I did and it made me angrier about the bullshit networking aristocracy that runs higher education, not less.

I’d note that my theory that I came up with off the top of my head was actually true(extracurriculars being an attempt to keep shoveling stupid rich kids into good schools). In short, Ryan, I’m guessing you are either employed in education or come from a wealthy family.

Here’s the part you obviously missed in the Gladwell article, Ben:

In the 2001 book “The Game of Life,” James L. Shulman and William Bowen (a former president of Princeton) conducted an enormous statistical analysis on an issue that has become one of the most contentious in admissions: the special preferences given to recruited athletes at selective universities. Athletes, Shulman and Bowen demonstrate, have a large and growing advantage in admission over everyone else. At the same time, they have markedly lower G.P.A.s and S.A.T. scores than their peers. Over the past twenty years, their class rankings have steadily dropped, and they tend to segregate themselves in an “athletic culture” different from the culture of the rest of the college. Shulman and Bowen think the preference given to athletes by the Ivy League is shameful.

Halfway through the book, however, Shulman and Bowen present “” finding. Male athletes, despite their lower S.A.T. scores and grades, and despite the fact that many of them are members of minorities and come from lower socioeconomic backgrounds than other students, turn out to earn a lot more than their peers. Apparently, athletes are far more likely to go into the high-paying financial-services sector, where they succeed because of their personality and psychological makeup.

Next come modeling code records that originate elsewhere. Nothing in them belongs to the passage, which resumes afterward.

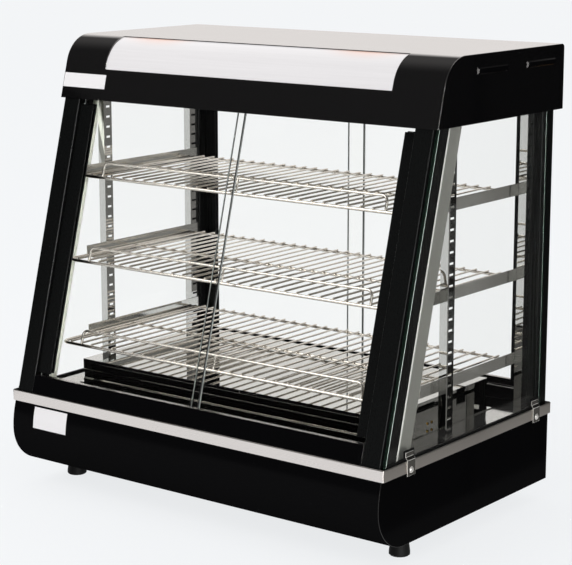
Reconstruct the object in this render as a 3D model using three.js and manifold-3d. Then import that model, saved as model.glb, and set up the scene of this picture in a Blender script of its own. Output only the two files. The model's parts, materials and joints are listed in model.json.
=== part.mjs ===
// Countertop pie warmer: a heated base, a stainless deck, a glazed display space whose front
// leans back, three lift-off wire shelves, sliding doors front and rear, and a lit canopy.
// Lengths are in millimetres, +Z is up and the front faces -Y. Pieces are placed from the deck's
// front edge (y = 0), and the whole cabinet is then centred between its front and rear.

import * as THREE from "three";
import { mergeVertices } from "three/addons/utils/BufferGeometryUtils.js";
import Module from "manifold-3d";

const wasm = await Module();
wasm.setup();

// Whole cabinet
const overallHeight = 652;
const deckWidth = 660;
const deckDepth = 420;
const leanDegrees = 15;
const seatGap = 0.3;
const cutOverrun = 3;

// Feet
const footHeight = 29.7;
const footRadius = 12;
const footPadRadius = 14.4;
const footPadHeight = 5;
const footFlareHeight = 22;
const footPadEdge = 1.5;
const frontFootFromFront = 93;
const frontFootFromSide = 33;
const rearFootFromRear = 33;
const rearFootFromSide = 74;

// Base shell, open at the top and the rear
const baseHeight = 112.7;
const baseSheet = 1.2;
const baseSideInset = 4;
const baseNoseReach = 4.5;
const baseRimInset = 2;
const baseRearInset = 2;
const baseNoseRadius = 58;

// Vent slots, pressed in the base's floor and the rear panel
const ventWidth = 5;
const ventPitch = 14;
const ventCount = 7;
const floorVentLength = 45;
const floorVentFromSide = 160;
const panelVentLength = 40;
const panelVentFromCentre = 100;

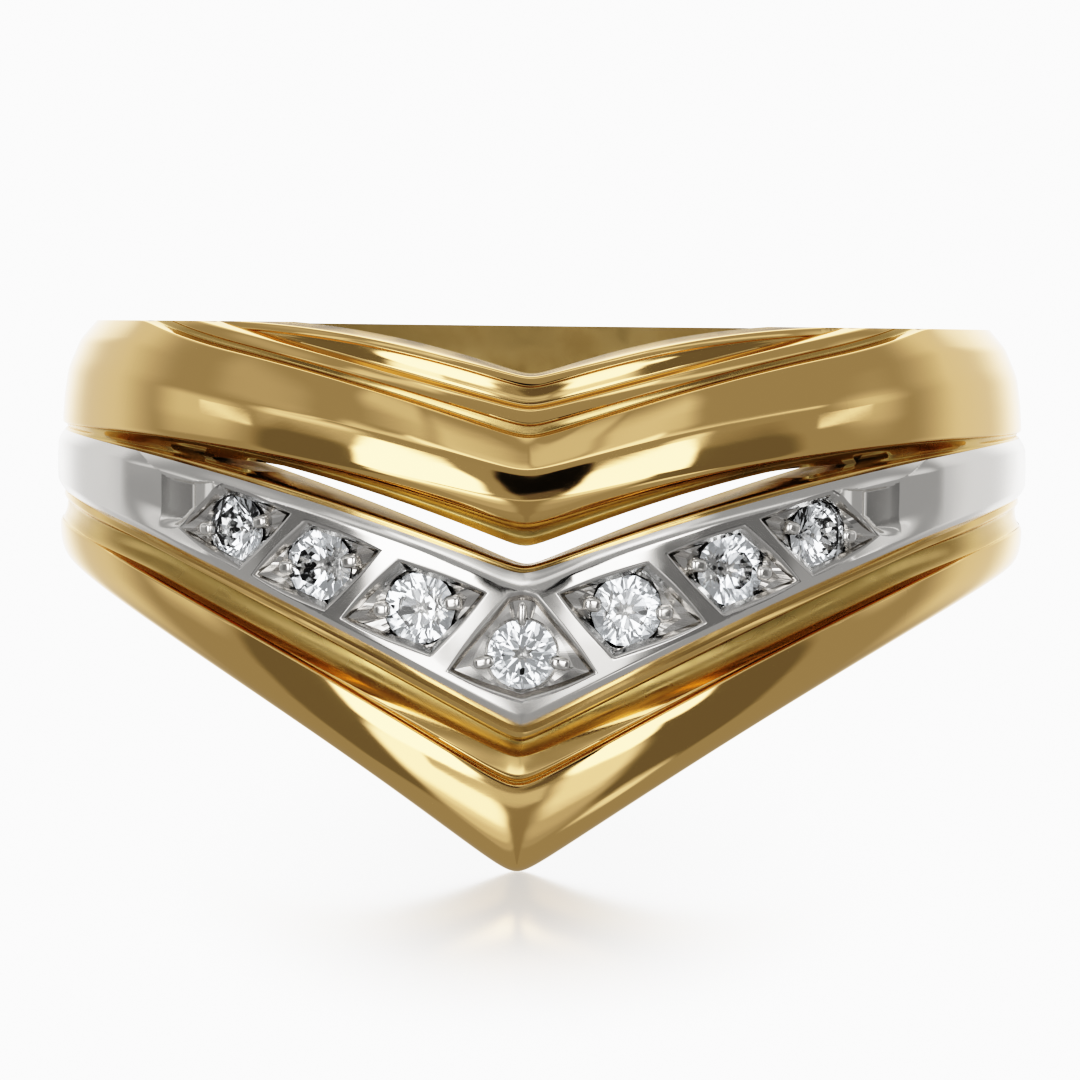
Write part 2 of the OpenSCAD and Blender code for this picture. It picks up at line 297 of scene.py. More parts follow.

Male athletes, despite their lower S.A.T. scores and grades, and despite the fact that many of them are members of minorities and come from lower socioeconomic backgrounds than other students, turn out to earn a lot more than their peers. Apparently, athletes are far more likely to go into the high-paying financial-services sector, where they succeed because of their deeply influential social networks and prestige among same.